For people who are not able-bodied, it is not necessarily that simple. Not only that, but there are actually a number of ways that crosswalk areas are problematic to people who are not able-bodied, and are therefore ableist:

  1. Some crosswalks don’t have long enough light cycles for the people crossing. There have been numerous times where even I, an able-bodied 24-year-old, struggled to cross a street before I lost the right-of-way. If even I struggle with crossing by the time I lose the right-of-way, the problem is even worse for people who are not swift on their feet.
  2. Some crosswalks don’t have any noise cues for people who are blind. Honestly, I’ve always asked myself how a blind person can possibly cross a street without being run over by a car. If this video is any indication, it is difficult at best to cross the street without sound cues. Yes, blind people often seem to rely on sound cues from cars on the street, but many crosswalks (including crosswalks in New York City) lack sound devices to inform blind people on when it is or is not safe to cross the street.
  3. Many crosswalks seem to have the pedestrian right-of-way mostly (or only) activated when a button is pushed to ask for a walk sign. However, from amputated arms to simply an old person struggling to get to that button the person needs to push, there are various reasons why the pedestrian right-of-way activation button is not easily accessible for many individuals.

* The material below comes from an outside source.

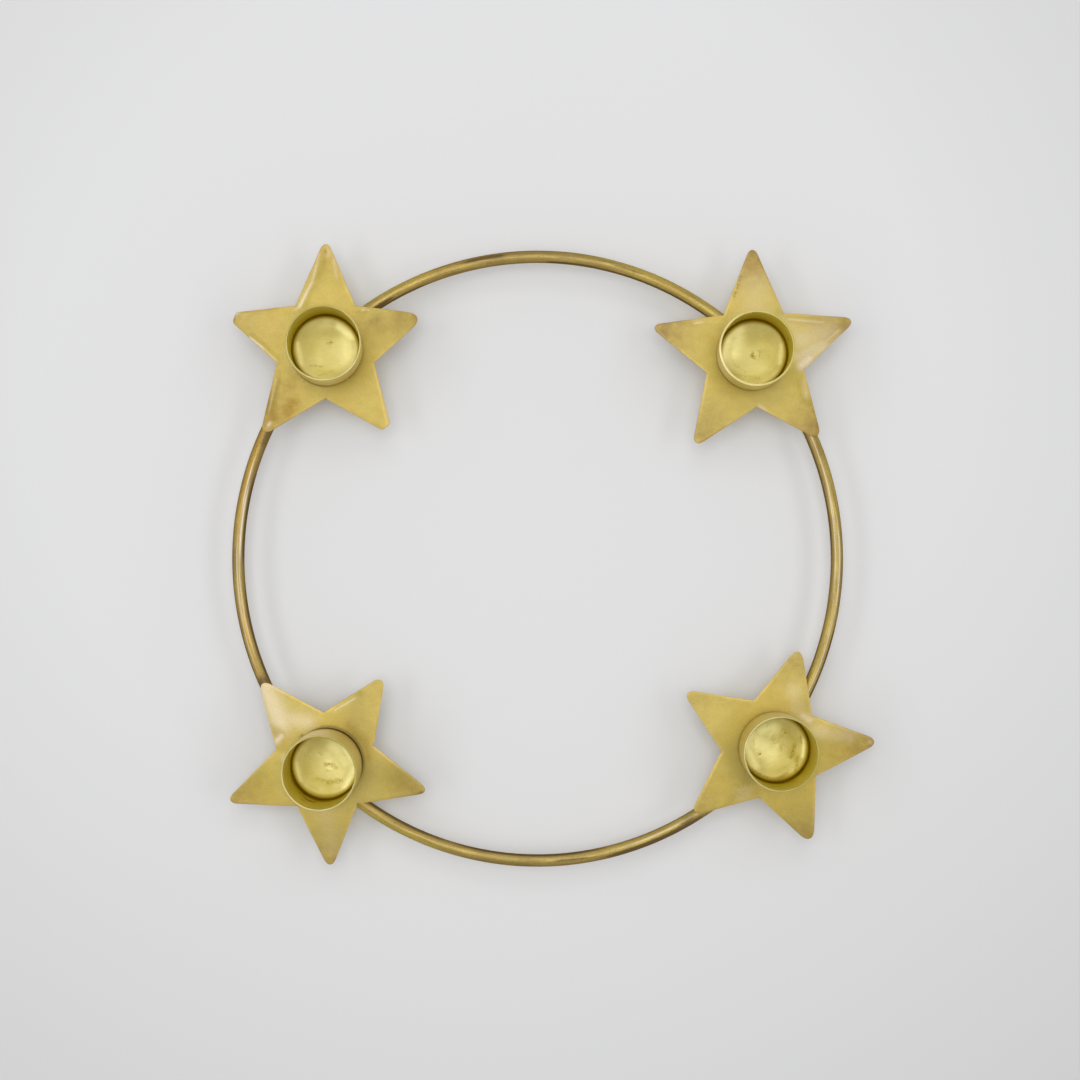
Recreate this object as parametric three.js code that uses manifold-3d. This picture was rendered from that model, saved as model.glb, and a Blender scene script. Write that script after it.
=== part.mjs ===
// Candle ring: a round rod ring on four feet carries four pressed star plates, each with a deep-drawn cup
// for a dinner candle. Millimetres, +Z up. It stands on z = 0 with the origin under the middle of its box.
import * as THREE from "three";
import { mergeVertices } from "three/addons/utils/BufferGeometryUtils.js";
import Module from "manifold-3d";

const wasm = await Module();
wasm.setup();

// Ring and feet
const ROD_DIAMETER = 4;
const RING_DIAMETER = 197; // across the rod's centreline
const HEIGHT_UNDER_ROD = 8;
const FOOT_DIAMETER = 6;
const FOOT_EDGE_ROUND = 0.8;

// Candle cup
const CANDLE_DIAMETER = 22;
const CANDLE_CLEARANCE = 0.3; // all round the candle
const CUP_WALL = 0.6;
const CUP_HEIGHT = 22;
const CUP_CORNER_RADIUS = 2; // inside, where the wall turns into the bottom

// Star plate
const STAR_POINT_RADIUS = 35.7; // where the two straight edges of an arm would meet
const STAR_NOTCH_RADIUS = 16.75;
const STAR_TIP_ROUND = 1.9;
const STAR_SHEET = 0.8;
const EDGE_ROLL_WIDTH = 2; // the blanked edge rolls down over this width
const EDGE_ROLL_DEPTH = 0.4;
const ARM_DROOP = 1; // how far a free arm bends down at its tip
const DROOP_BLEND = 5; // width over which the sheet goes from level beside the rod to its full droop

// Brazed joint between rod and star plate
const BRAZE_LENGTH = 16;
const BRAZE_LEG = 1.6; // how far the fillet reaches along the plate from the rod's side
const BRAZE_HOLLOW = 0.4; // depth of its hollow face
const BRAZE_LOW_ANGLE = 8; // where it ends on the rod, in degrees above the rod's middle
const BRAZE_HIGH_ANGLE = 60;

const SEAT_GAP = 0.15; // left between a curved seat and what it carries

// Where each star sits: its bearing seen from the ring's centre, how far it lies inside the rod's centreline,
// the direction of one arm, and the cup's shift from the star's centre. The hand-set pieces differ a little.
const SITES = [
  { name: "rear_left", bearing: 135, inset: 1, armAngle: 90, cupShift: [1.9, -1] },
  { name: "rear_right", bearing: 43, inset: 1.4, armAngle: 92, cupShift: [-1.9, 0.1] },
  { name: "front_right", bearing: -38.8, inset: 0, armAngle: 75.3, cupShift: [0, 0.6] },
  { name: "front_left", bearing: -135.9, inset: 2.6, armAngle: 56.4, cupShift: [0.4, -0.4] },
];

// Smoothness of the round forms
const RING_STEPS = 96;
const ROD_SIDES = 12;
const CUP_SEGMENTS = 36;
const CORNER_STEPS = 4;
const FOOT_SEGMENTS = 24;
const TIP_STEPS = 6;
const EDGE_STEPS = 3;
const INNER_ROWS = [0.58, 0.82, 1]; // rows of the plate's mesh, as shares of the way out to the edge roll
const ROLL_ROWS = [0.6, 1]; // and as shares of the edge roll's width
const BRAZE_STEPS = 6;
const HOLLOW_STEPS = 3;

// Sizes that follow
const ringRadius = RING_DIAMETER / 2;
const rodRadius = ROD_DIAMETER / 2;
const rodMiddle = HEIGHT_UNDER_ROD + rodRadius;
const plateUnderside = rodMiddle + rodRadius + SEAT_GAP;
const plateTop = plateUnderside + STAR_SHEET;
const brazeReach = rodRadius + SEAT_GAP + BRAZE_LEG; // from the rod's centreline, along the plate
const cupInside = CANDLE_DIAMETER / 2 + CANDLE_CLEARANCE;
const cupOutside = cupInside + CUP_WALL;

const ARMS = 5;
const armStep = (2 * Math.PI) / ARMS;
const tipHalfAngle = Math.atan2(
  STAR_NOTCH_RADIUS * Math.sin(armStep / 2),
  STAR_POINT_RADIUS - STAR_NOTCH_RADIUS * Math.cos(armStep / 2),
);
const tipArcCentre = STAR_POINT_RADIUS - STAR_TIP_ROUND / Math.sin(tipHalfAngle);
const armReach = tipArcCentre + STAR_TIP_ROUND;
const edgeDistance = STAR_POINT_RADIUS * Math.sin(tipHalfAngle); // from the star's centre to an edge's line

const brass = new THREE.MeshStandardMaterial({ color: 0xcdb055, metalness: 1, roughness: 0.42 });
const cupBrass = new THREE.MeshStandardMaterial({ color: 0xd4c060, metalness: 1, roughness: 0.35 });
const agedBrass = new THREE.MeshStandardMaterial({ color: 0x9c8148, metalness: 1, roughness: 0.4 });
const brazeBrass = new THREE.MeshStandardMaterial({ color: 0xb79a4c, metalness: 1, roughness: 0.5 });

const polar = (radius, angle) => [radius * Math.cos(angle), radius * Math.sin(angle)];
const radians = THREE.MathUtils.degToRad;

// Points on an arc from one angle to another, both ends included.
function arc(cx, cy, radius, from, to, steps) {
  return Array.from({ length: steps + 1 }, (_, i) => {
    const [x, y] = polar(radius, from + ((to - from) * i) / steps);
    return [cx + x, cy + y];
  });
}

function named(name, geometry, material) {
  const mesh = new THREE.Mesh(geometry, material);
  mesh.name = name;
  return mesh;
}

// A solid of revolution about Z from a profile of [radius, height], which starts and ends on the axis.
function turned(profile, segments) {
  const points = profile.map(([r, z]) => new THREE.Vector2(r, z));
  return new THREE.LatheGeometry(points, segments).rotateX(Math.PI / 2);
}

function toSolid(geometry) {
  const bare = geometry.clone();
  bare.deleteAttribute("normal");
  bare.deleteAttribute("uv");
  const merged = mergeVertices(bare);
  const mesh = new wasm.Mesh({
    numProp: 3,
    vertProperties: new Float32Array(merged.attributes.position.array),
    triVerts: new Uint32Array(merged.index.array),
  });
  return new wasm.Manifold(mesh);
}

function toGeometry(solid) {
  const mesh = solid.getMesh();
  const geometry = new THREE.BufferGeometry();
  geometry.setAttribute("position", new THREE.BufferAttribute(mesh.vertProperties, 3));
  geometry.setIndex(new THREE.BufferAttribute(mesh.triVerts, 1));
  geometry.computeVertexNormals();
  return geometry;
}

// A closed mesh from rings of equally many points: the side walls between them, and a cap at each end.
function lofted(rings, startCap, endCap) {
  const count = rings[0].length;
  const index = [];
  for (let j = 0; j + 1 < rings.length; j++) {
    for (let i = 0; i < count; i++) {
      const next = (i + 1) % count;
      const a = j * count + i;
      const b = j * count + next;
      index.push(a, b, b + count, a, b + count, a + count);
    }
  }
  const last = (rings.length - 1) * count;
  for (const [a, b, c] of startCap) index.push(a, c, b);
  for (const [a, b, c] of endCap) index.push(last + a, last + b, last + c);
  const geometry = new THREE.BufferGeometry();
  geometry.setAttribute("position", new THREE.Float32BufferAttribute(rings.flat(2), 3));
  geometry.setIndex(index);
  geometry.computeVertexNormals();
  return geometry;
}

// A round rod bent to a closed ring, centred on the origin at the height of its own middle.
function rodRing(radius) {
  return new THREE.TorusGeometry(ringRadius, radius, ROD_SIDES, RING_STEPS);
}

function ring() {
  const mesh = named("ring", rodRing(rodRadius), agedBrass);
  mesh.position.z = rodMiddle;
  return mesh;
}

// A peg under the rod: its top is notched to the rod, and its lower edge is rounded.
function foot(site) {
  const flat = FOOT_DIAMETER / 2 - FOOT_EDGE_ROUND;
  const profile = [
    [0, 0],
    ...arc(flat, FOOT_EDGE_ROUND, FOOT_EDGE_ROUND, -Math.PI / 2, 0, CORNER_STEPS),
    [FOOT_DIAMETER / 2, rodMiddle],
    [0, rodMiddle],
  ];
  const [x, y] = polar(ringRadius, radians(site.bearing));
  const peg = toSolid(turned(profile, FOOT_SEGMENTS)).translate([x, y, 0]);
  const rod = toSolid(rodRing(rodRadius + SEAT_GAP)).translate([0, 0, rodMiddle]);
  return named(`foot_${site.name}`, toGeometry(peg.subtract(rod)), agedBrass);
}

// The star's outline, anticlockwise from the notch before the first arm. Edges are straight, tips are round.
function starOutline(turn) {
  const points = [];
  for (let arm = 0; arm < ARMS; arm++) {
    const direction = turn + arm * armStep;
    const notch = polar(STAR_NOTCH_RADIUS, direction - armStep / 2);
    const nextNotch = polar(STAR_NOTCH_RADIUS, direction + armStep / 2);
    const halfArc = Math.PI / 2 - tipHalfAngle;
    const [cx, cy] = polar(tipArcCentre, direction);
    const tip = arc(cx, cy, STAR_TIP_ROUND, direction - halfArc, direction + halfArc, TIP_STEPS);
    const along = (from, to, i) => from.map((v, k) => v + ((to[k] - v) * i) / EDGE_STEPS);
    for (let i = 0; i < EDGE_STEPS; i++) points.push(along(notch, tip[0], i));
    points.push(...tip);
    for (let i = 1; i < EDGE_STEPS; i++) points.push(along(tip[TIP_STEPS], nextNotch, i));
  }
  return points;
}

// How far the pressed sheet lies below its flat middle. The free arms bend down towards their tips, an arm
// that lies on the rod stays level, and the edge rolls down.
function sheetDrop(x, y, share, ringCentre) {
  const inset = edgeDistance * (1 - share);
  const roll = Math.max(0, 1 - inset / EDGE_ROLL_WIDTH);
  const out = (Math.hypot(x, y) - STAR_NOTCH_RADIUS) / (armReach - STAR_NOTCH_RADIUS);
  const offRod = Math.abs(Math.hypot(x - ringCentre[0], y - ringCentre[1]) - ringRadius);
  const rollFree = THREE.MathUtils.smoothstep(offRod, rodRadius, brazeReach);
  const droopFree = THREE.MathUtils.smoothstep(offRod, brazeReach, brazeReach + DROOP_BLEND);
  return EDGE_ROLL_DEPTH * roll ** 2 * rollFree + ARM_DROOP * Math.max(0, out) ** 2 * droopFree;
}

// A star pressed from sheet. Scaling its outline insets every edge alike, so the rows follow the edges.
function starPlate(site, centre) {
  const outline = starOutline(radians(site.armAngle));
  const rollStart = 1 - EDGE_ROLL_WIDTH / edgeDistance;
  const shares = [
    ...INNER_ROWS.map((t) => t * rollStart),
    ...ROLL_ROWS.map((t) => rollStart + t * (1 - rollStart)),
  ];
  const ringCentre = [-centre[0], -centre[1]];
  const row = (share, height) =>
    outline.map(([x, y]) => {
      const [px, py] = [x * share, y * share];
      return [px, py, height - sheetDrop(px, py, share, ringCentre)];
    });
  const under = shares.map((share) => row(share, 0));
  const over = shares.map((share) => row(share, STAR_SHEET)).reverse();
  const middle = THREE.ShapeUtils.triangulateShape(
    outline.map(([x, y]) => new THREE.Vector2(x, y)),
    [],
  );
  const mesh = named(`star_plate_${site.name}`, lofted([...under, ...over], middle, middle), brass);
  mesh.position.set(centre[0], centre[1], plateUnderside);
  return mesh;
}

// A deep-drawn cup: one wall thickness throughout, a rounded corner at the bottom and a rounded rim.
function candleCup(site, centre) {
  const corner = CUP_CORNER_RADIUS;
  const outerCorner = corner + CUP_WALL;
  const rim = CUP_WALL / 2;
  const profile = [
    [0, 0],
    ...arc(cupInside - corner, outerCorner, outerCorner, -Math.PI / 2, 0, CORNER_STEPS),
    ...arc(cupInside + rim, CUP_HEIGHT - rim, rim, 0, Math.PI, CORNER_STEPS),
    ...arc(cupInside - corner, outerCorner, corner, 0, -Math.PI / 2, CORNER_STEPS),
    [0, CUP_WALL],
  ];
  const mesh = named(`candle_cup_${site.name}`, turned(profile, CUP_SEGMENTS), cupBrass);
  const [dx, dy] = site.cupShift;
  mesh.position.set(centre[0] + dx, centre[1] + dy, plateTop);
  return mesh;
}

// The section of a brazing fillet beside the rod, as [distance from the rod's centreline, height above it].
function brazeSection() {
  const clear = rodRadius + SEAT_GAP;
  const top = plateUnderside - rodMiddle;
  const onRod = arc(0, 0, clear, radians(BRAZE_LOW_ANGLE), radians(BRAZE_HIGH_ANGLE), CORNER_STEPS);
  const low = new THREE.Vector2(...onRod[0]);
  const outer = new THREE.Vector2(brazeReach, top);
  const chord = outer.clone().sub(low).normalize();
  const inward = new THREE.Vector2(-chord.y, chord.x);
  const control = low.clone().lerp(outer, 0.5).addScaledVector(inward, 2 * BRAZE_HOLLOW);
  const face = new THREE.QuadraticBezierCurve(outer, control, low).getPoints(HOLLOW_STEPS).slice(0, -1);
  return [...onRod, [onRod[CORNER_STEPS][0], top], ...face.map((p) => [p.x, p.y])];
}

// A brazing fillet in the corner between the rod and the plate, on the outer (1) or the inner (-1) side.
function brazeFillet(site, side, sign) {
  const section = sign > 0 ? brazeSection() : brazeSection().toReversed();
  const half = BRAZE_LENGTH / 2 / ringRadius;
  const rows = Array.from({ length: BRAZE_STEPS + 1 }, (_, i) => {
    const angle = radians(site.bearing) - half + (2 * half * i) / BRAZE_STEPS;
    return section.map(([x, z]) => [...polar(ringRadius + sign * x, angle), z]);
  });
  const flat = section.map(([x, z]) => new THREE.Vector2(-sign * x, z));
  const cap = THREE.ShapeUtils.triangulateShape(flat, []);
  const mesh = named(`braze_${side}_${site.name}`, lofted(rows, cap, cap), brazeBrass);
  mesh.position.z = rodMiddle;
  return mesh;
}

const holder = new THREE.Group();
holder.add(ring());
for (const site of SITES) {
  const centre = polar(ringRadius - site.inset, radians(site.bearing));
  holder.add(foot(site), starPlate(site, centre), candleCup(site, centre));
  holder.add(brazeFillet(site, "outer", 1), brazeFillet(site, "inner", -1));
}

// The origin goes under the middle of the whole piece.
const middle = new THREE.Box3().setFromObject(holder, true).getCenter(new THREE.Vector3());
holder.position.set(-middle.x, -middle.y, 0);

const candleRing = new THREE.Group();
candleRing.add(holder);
export default candleRing;
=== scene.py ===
# A brass candle ring: four star plates with candle cups on a round rod ring, seen from straight above.
import math

import bmesh
import bpy
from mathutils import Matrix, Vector


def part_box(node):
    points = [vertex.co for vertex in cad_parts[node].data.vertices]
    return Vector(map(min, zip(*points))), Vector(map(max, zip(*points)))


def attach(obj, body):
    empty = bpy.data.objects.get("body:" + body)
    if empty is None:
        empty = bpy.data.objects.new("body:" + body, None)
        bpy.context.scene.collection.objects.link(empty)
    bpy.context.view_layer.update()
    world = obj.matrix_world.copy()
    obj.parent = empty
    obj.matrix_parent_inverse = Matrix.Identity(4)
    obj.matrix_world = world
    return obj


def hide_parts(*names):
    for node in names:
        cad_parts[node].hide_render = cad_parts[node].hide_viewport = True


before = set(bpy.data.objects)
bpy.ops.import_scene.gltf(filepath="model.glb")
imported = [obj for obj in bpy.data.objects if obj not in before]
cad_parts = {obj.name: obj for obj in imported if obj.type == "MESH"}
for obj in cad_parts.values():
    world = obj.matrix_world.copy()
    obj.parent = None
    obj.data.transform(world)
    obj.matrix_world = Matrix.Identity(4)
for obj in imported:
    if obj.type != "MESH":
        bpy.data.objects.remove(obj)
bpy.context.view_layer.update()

MM = 0.001
SMOOTH_BELOW = math.radians(35)
STROKE_FALL = 1.5  # how fast a painted stroke fades beside its line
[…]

  4. In many snowy areas, snow is often pushed to the side, to the curb and to…the crosswalks. And sadly, such snow is often not removed from these crosswalk areas. The result is that many street crossings are barely accessible to even able-bodied people like me, let alone those who are not able-bodied.

While crosswalks have improved in some ways—most notably an increasing number of sound cues for crosswalks so that blind people can cross safely, as well as ramps that allow people with wheelchairs to get from the walkway to the street and back to the walkway again—we should not settle for these improvements alone. We should not settle for the aforementioned improvements alone because there are still several ways that crosswalks are not safe for many to cross. Hopefully, the appropriate changes can be made, so that crosswalks are accessible to more than the able-bodied.